Write out, precisely and in full, each line of the material.

**Recorded data**
_ _ _ _ _

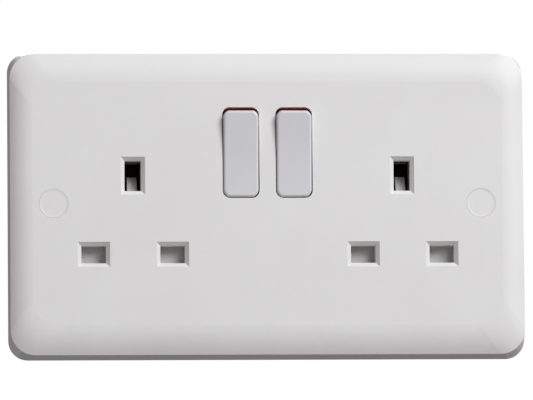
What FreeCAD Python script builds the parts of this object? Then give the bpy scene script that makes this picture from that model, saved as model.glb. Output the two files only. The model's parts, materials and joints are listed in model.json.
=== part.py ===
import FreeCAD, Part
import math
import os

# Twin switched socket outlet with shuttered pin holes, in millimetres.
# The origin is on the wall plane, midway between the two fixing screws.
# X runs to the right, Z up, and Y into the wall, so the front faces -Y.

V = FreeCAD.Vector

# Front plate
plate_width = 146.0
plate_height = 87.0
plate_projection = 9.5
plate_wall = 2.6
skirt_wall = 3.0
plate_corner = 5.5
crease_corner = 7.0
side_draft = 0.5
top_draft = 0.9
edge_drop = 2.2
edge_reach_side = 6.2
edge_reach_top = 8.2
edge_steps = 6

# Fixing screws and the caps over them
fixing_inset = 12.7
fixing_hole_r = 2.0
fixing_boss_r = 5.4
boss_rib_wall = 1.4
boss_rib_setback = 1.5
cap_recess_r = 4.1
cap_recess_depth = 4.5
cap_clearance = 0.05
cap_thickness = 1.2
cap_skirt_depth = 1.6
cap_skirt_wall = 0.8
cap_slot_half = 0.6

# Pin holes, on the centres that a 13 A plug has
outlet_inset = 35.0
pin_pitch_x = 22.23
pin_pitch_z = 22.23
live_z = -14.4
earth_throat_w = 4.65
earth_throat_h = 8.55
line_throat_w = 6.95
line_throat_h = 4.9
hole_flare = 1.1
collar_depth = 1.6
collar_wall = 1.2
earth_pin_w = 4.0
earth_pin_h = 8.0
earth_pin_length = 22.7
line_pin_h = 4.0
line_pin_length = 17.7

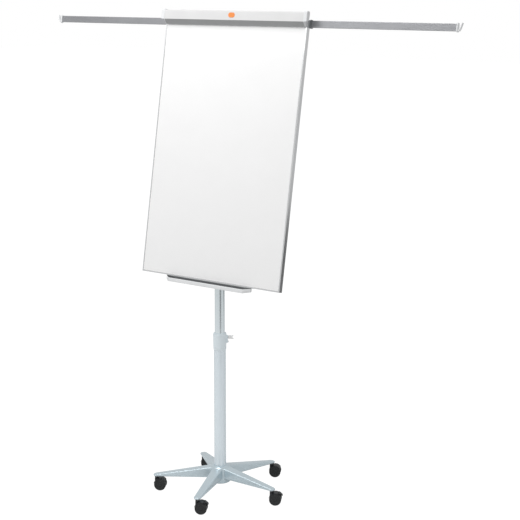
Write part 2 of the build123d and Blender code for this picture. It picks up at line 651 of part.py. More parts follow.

_ _ _ _ _

**The solution**
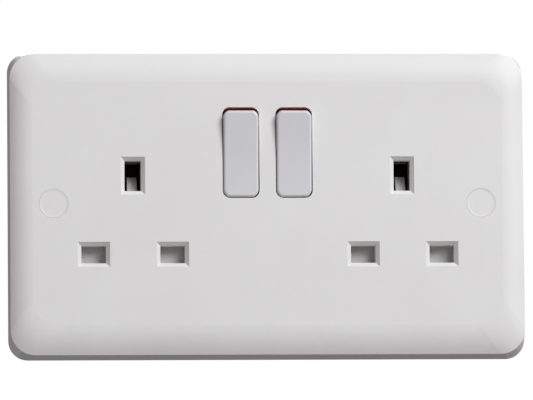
What FreeCAD Python script builds the parts of this object? Then give the bpy scene script that makes this picture from that model, saved as model.glb. Output the two files only. The model's parts, materials and joints are listed in model.json.
=== part.py ===
import FreeCAD, Part
import math
import os

# Twin switched socket outlet with shuttered pin holes, in millimetres.
# The origin is on the wall plane, midway between the two fixing screws.
# X runs to the right, Z up, and Y into the wall, so the front faces -Y.

V = FreeCAD.Vector

# Front plate
plate_width = 146.0
plate_height = 87.0
plate_projection = 9.5
plate_wall = 2.6
skirt_wall = 3.0
plate_corner = 5.5
crease_corner = 7.0
side_draft = 0.5
top_draft = 0.9
edge_drop = 2.2
edge_reach_side = 6.2
edge_reach_top = 8.2
edge_steps = 6

# Fixing screws and the caps over them
fixing_inset = 12.7
fixing_hole_r = 2.0
fixing_boss_r = 5.4
boss_rib_wall = 1.4
boss_rib_setback = 1.5
cap_recess_r = 4.1
cap_recess_depth = 4.5
cap_clearance = 0.05
cap_thickness = 1.2
cap_skirt_depth = 1.6
cap_skirt_wall = 0.8
cap_slot_half = 0.6

# Pin holes, on the centres that a 13 A plug has
outlet_inset = 35.0
pin_pitch_x = 22.23
pin_pitch_z = 22.23
live_z = -14.4
earth_throat_w = 4.65
earth_throat_h = 8.55
line_throat_w = 6.95
line_throat_h = 4.9
hole_flare = 1.1
collar_depth = 1.6
collar_wall = 1.2
earth_pin_w = 4.0
earth_pin_h = 8.0
earth_pin_length = 22.7
line_pin_h = 4.0
line_pin_length = 17.7

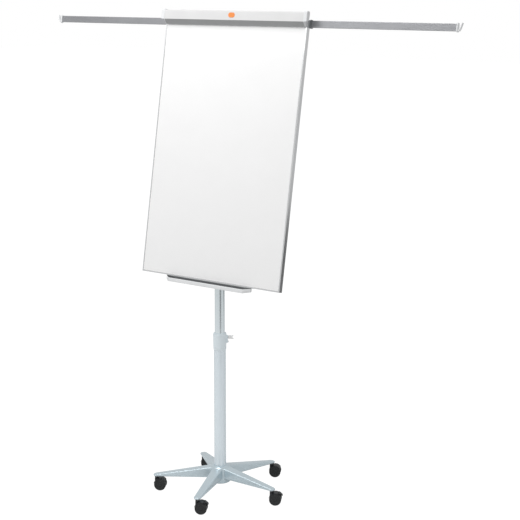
Write part 2 of the build123d and Blender code for this picture. It picks up at line 651 of part.py. More parts follow.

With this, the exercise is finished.